Colleges that fail to meet these new data requirements face potential fines and the loss of federal funding. Beyond financial penalties, how does a “sloppy implementation” of data collection affect a school’s public reputation, and what strategies can institutions use to communicate these challenges to their stakeholders?
A “sloppy implementation” can be devastating to a school’s reputation because it suggests a lack of professional rigor and can lead to the public misperception that the institution is hiding something or acting in bad faith. When the American Council on Education, representing over three dozen organizations, warns that this data will lead to “misleading” conclusions, the reputational stakes become clear: a school could be labeled as non-compliant in the court of public opinion based on inaccurate data sets. To combat this, institutions must be proactive and transparent with their stakeholders—alumni, students, and donors—by clearly explaining the technical impossibility of the 90-day turnaround for seven years of data. They should lean into the language used by the 17-state coalition, highlighting that they are committed to fairness but are being hindered by a “rushed and arbitrary timeframe” that compromises the integrity of the very system meant to ensure transparency.
What is your forecast for the future of admissions data collection?

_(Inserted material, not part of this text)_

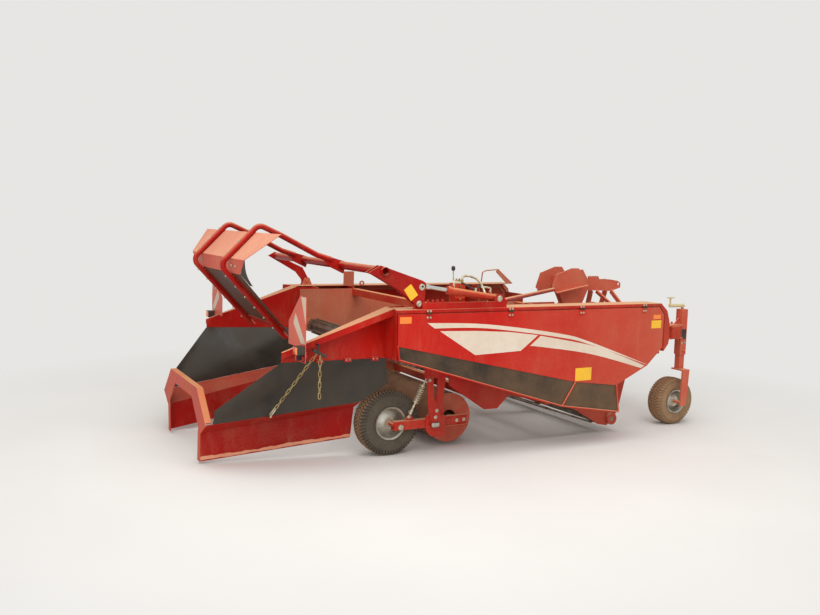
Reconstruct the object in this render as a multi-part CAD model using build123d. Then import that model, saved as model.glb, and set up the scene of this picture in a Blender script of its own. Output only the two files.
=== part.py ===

I anticipate a prolonged period of litigation and administrative friction as the courts decide whether the Department of Education overstepped its authority, which will likely lead to a fragmented landscape where some institutions are granted extensions while others are held to the strict March 18 deadline. We are entering an era where data is no longer just a tool for institutional improvement, but a central battleground in federal oversight; consequently, colleges will need to invest heavily in robust, real-time data infrastructure that can handle disaggregated reporting from the moment a student hits “apply.” For readers, my advice is to recognize that “compliance” is no longer a static checklist but a dynamic, high-stakes operational demand that requires constant coordination between admissions, IT, and legal counsel to protect both the institution’s funding and the students’ privacy.